What may have been the game’s decisive moment came in the 38th minute. NYC had a corner kick on the right that was initially cleared by the Sounders. NYC’s RJ Allen clipped the ball back toward the goal mouth, where Lampard used his body to direct it past Seattle goalkeeper Stefan Frei.

After a brief moment of consideration referee Alan Kelly awarded the goal, determining the ball came off Lampard’s chest. The Sounders objected, with replays showing the ball actually came off Lampard’s wrist. Kelly went back to deliberate with his linesman, and after another delay the goal was upheld, giving NYC a 1-0 lead.

“It changes the whole game,” Schmid said. “It’s a handball, the referee doesn’t call it, they discuss it, the linesman’s thinking it was no handball on Lampard, it was a handball before, they don’t see it. Now we’re down 1-0, their confidence is up, our confidence is down.”
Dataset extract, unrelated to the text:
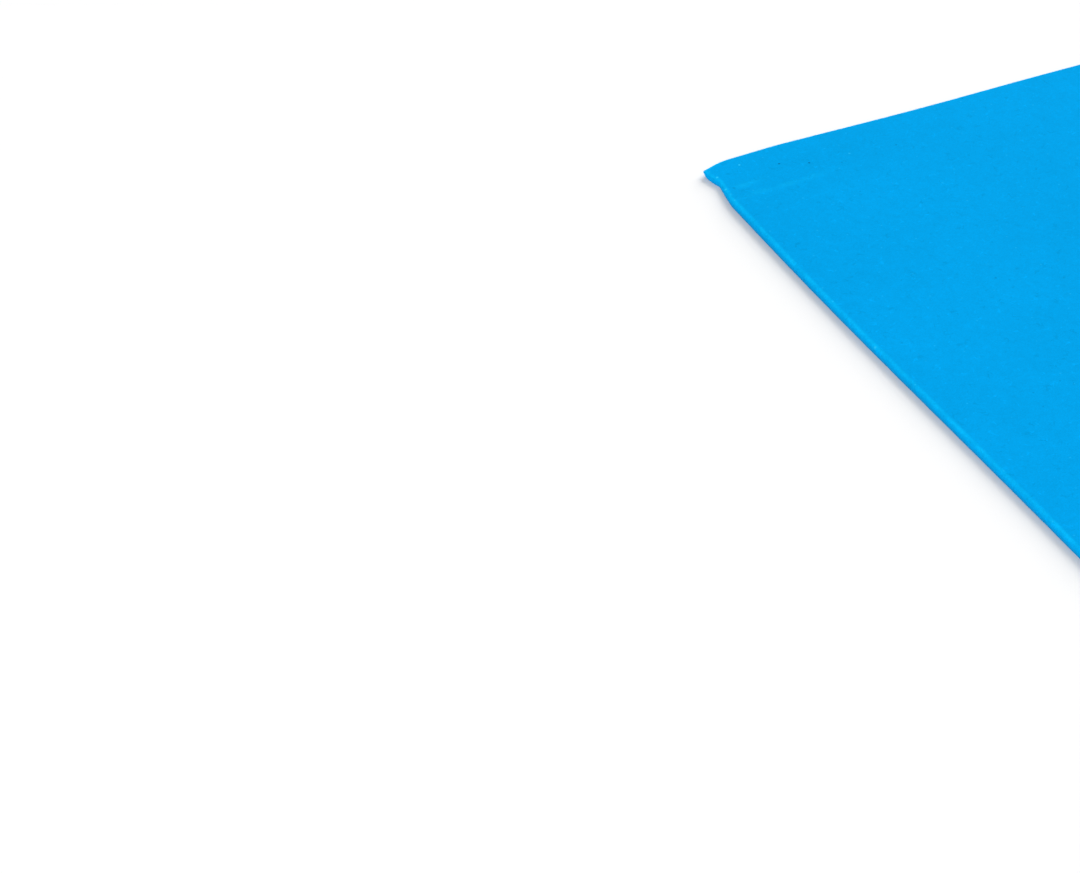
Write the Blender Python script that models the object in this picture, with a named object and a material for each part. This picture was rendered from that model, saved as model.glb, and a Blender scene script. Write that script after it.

Seattle had some chances in the second half, but Jordan Morris wasn’t able to finish off an early partial breakaway, and the Sounders weren’t able to turn late pressure into scoring chances.

Then NYC put the game away in the 87th minute. Jones’ errant pass into his own penalty box gifted the ball to NYC. Frei and defender Chad Marshall both made last-ditch challenges, but Matarrita was on hand to put the third chance away and send the crowd of 47,537 streaming toward the exits.

Spot kicks

Schmid was honored prior to the game for reaching the 500-game milestone as an MLS coach. Schmid, who began his MLS coaching career with the L.A. Galaxy in 1999 and is the only coach the Sounders have had since they began play in 2009, reached the 500-game mark in last week’s 2-0 loss at the New York Red Bulls. He’s the first coach in MLS history to reach 500 games. … Saturday’s game was just the second time this season that NYC’s three international stars — England’s Lampard, Spain’s David Villa and Italy’s Andrea Pirlo — started the same game. Lampard has spent most of the season battling a calf injury.